╔══

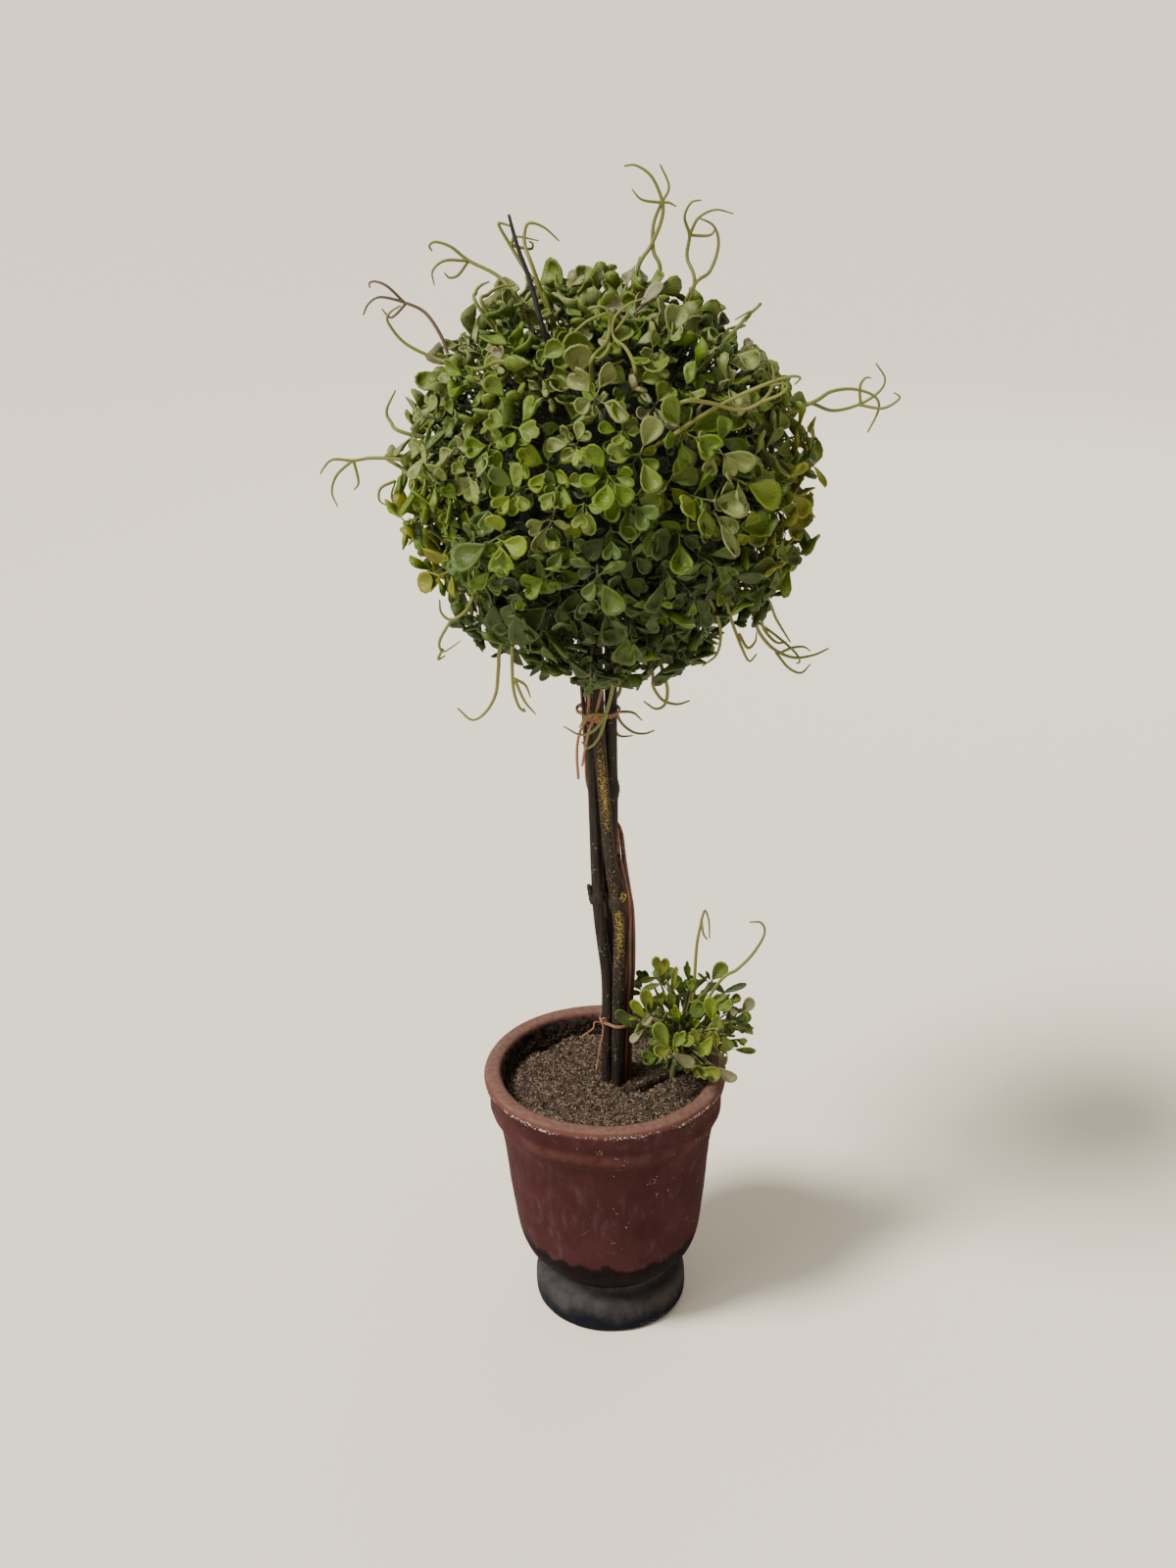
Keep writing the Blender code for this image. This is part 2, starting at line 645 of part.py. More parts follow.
def clump_twig(number, chance):
    """The clump's rule: a twig that leans out from the crown, with leaves in pairs and one at
    its end. Gives the same as sprig().
    """
    tilt = math.acos(1 - 0.92 * (number + 0.5) / CLUMP_TWIGS)
    turn = math.pi * (3 - math.sqrt(5)) * number + chance.uniform(-0.3, 0.3)
    way = Vector((math.sin(tilt) * math.cos(turn), math.sin(tilt) * math.sin(turn), math.cos(tilt)))
    way = (way + CLUMP_LEAN).normalized()
    start = CLUMP_CROWN.lerp(CLUMP_FOOT, 0.30 * number / CLUMP_TWIGS)
    end = start + way * CLUMP_REACH * chance.uniform(0.85, 1.1)
    side = way.cross(Vector((0, 0, 1))).normalized()
    over = side.cross(way).normalized()
    leaves = []
    for share, sides in ((0.52, (-1, 1)), (0.80, (-1, 1)), (0.98, (0,))):
        for hand in sides:
            roll = chance.uniform(-0.7, 0.7)
            out = (side * math.cos(roll) + over * math.sin(roll)) * hand
            axis = (way * 0.75 + out + Vector((0, 0, 0.15))).normalized()
            face = (over + way * 0.3 + out * chance.uniform(-0.3, 0.3)).normalized()
            scale = chance.uniform(0.85, 1.15)
            root = start.lerp(end, share + 0.05 * hand) - axis * LEAF_SUNK
            leaves.append((root, axis, face,
                           CLUMP_LEAF * scale, CLUMP_WIDTH * scale))
    return start, end, leaves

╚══

**AIM:** Output all of the data again. Match it exactly.

**TASK SOLUTION:**
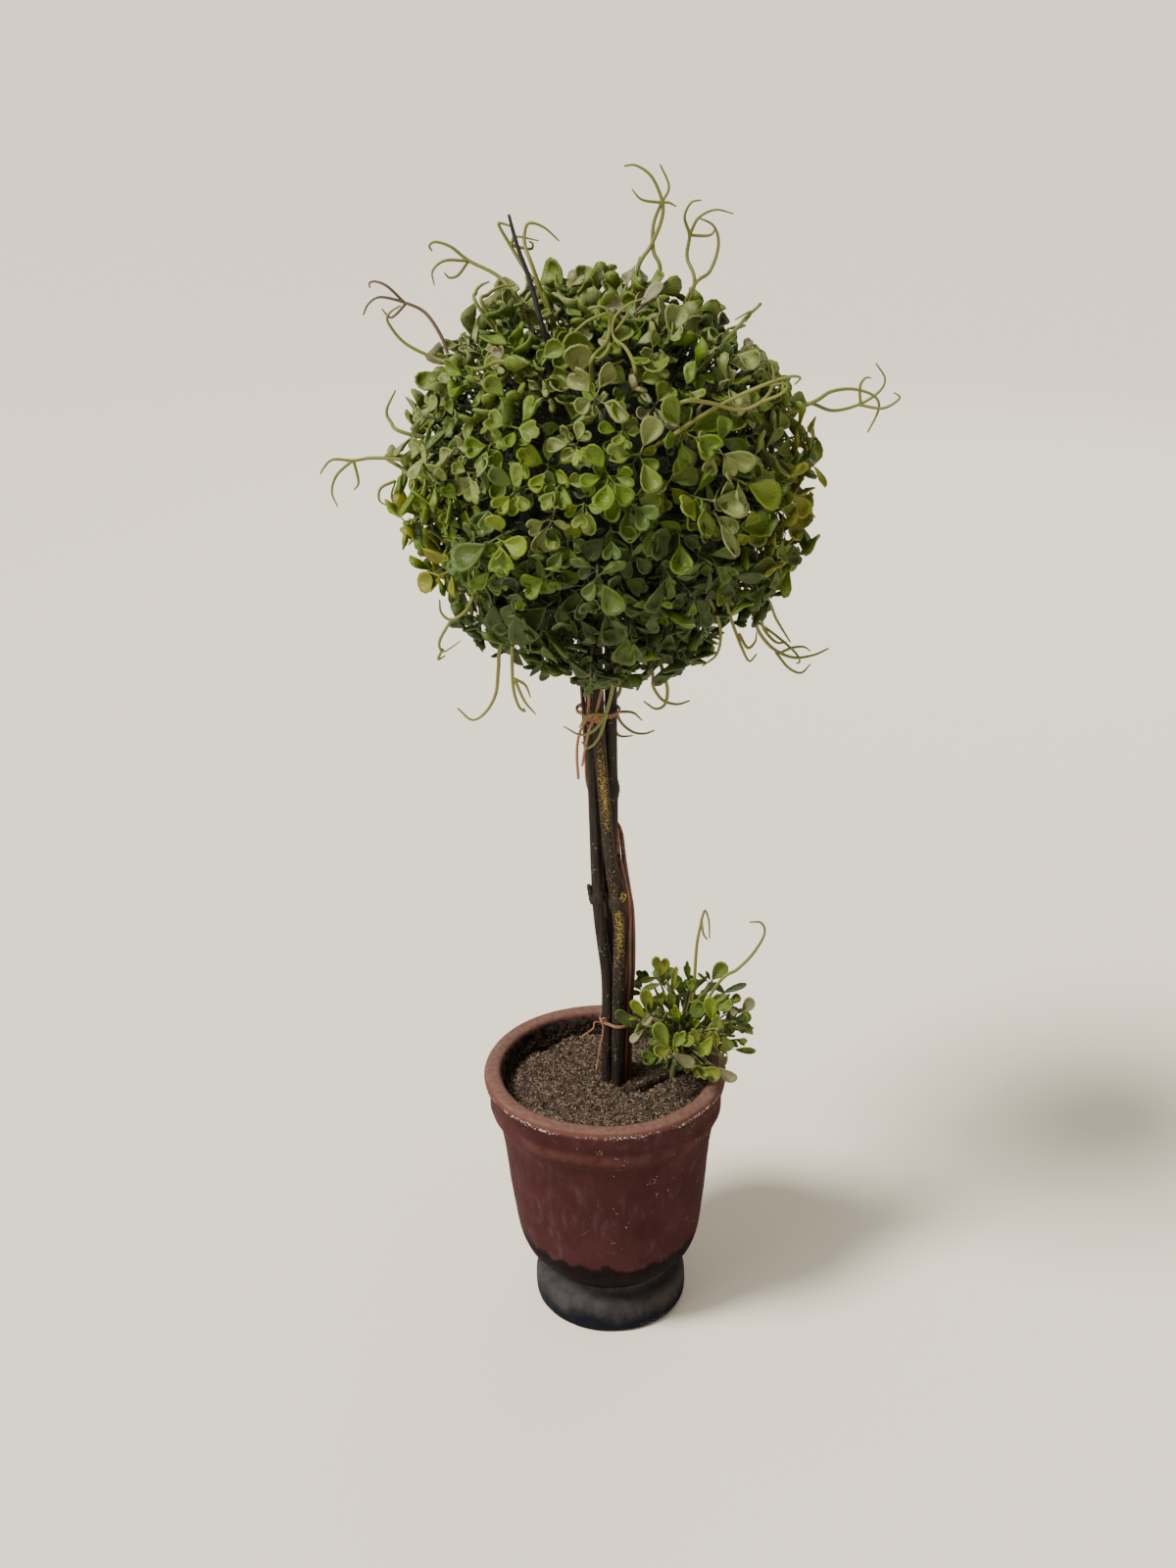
Keep writing the Blender code for this image. This is part 2, starting at line 645 of part.py. More parts follow.
def clump_twig(number, chance):
    """The clump's rule: a twig that leans out from the crown, with leaves in pairs and one at
    its end. Gives the same as sprig().
    """
    tilt = math.acos(1 - 0.92 * (number + 0.5) / CLUMP_TWIGS)
    turn = math.pi * (3 - math.sqrt(5)) * number + chance.uniform(-0.3, 0.3)
    way = Vector((math.sin(tilt) * math.cos(turn), math.sin(tilt) * math.sin(turn), math.cos(tilt)))
    way = (way + CLUMP_LEAN).normalized()
    start = CLUMP_CROWN.lerp(CLUMP_FOOT, 0.30 * number / CLUMP_TWIGS)
    end = start + way * CLUMP_REACH * chance.uniform(0.85, 1.1)
    side = way.cross(Vector((0, 0, 1))).normalized()
    over = side.cross(way).normalized()
    leaves = []
    for share, sides in ((0.52, (-1, 1)), (0.80, (-1, 1)), (0.98, (0,))):
        for hand in sides:
            roll = chance.uniform(-0.7, 0.7)
            out = (side * math.cos(roll) + over * math.sin(roll)) * hand
            axis = (way * 0.75 + out + Vector((0, 0, 0.15))).normalized()
            face = (over + way * 0.3 + out * chance.uniform(-0.3, 0.3)).normalized()
            scale = chance.uniform(0.85, 1.15)
            root = start.lerp(end, share + 0.05 * hand) - axis * LEAF_SUNK
            leaves.append((root, axis, face,
                           CLUMP_LEAF * scale, CLUMP_WIDTH * scale))
    return start, end, leaves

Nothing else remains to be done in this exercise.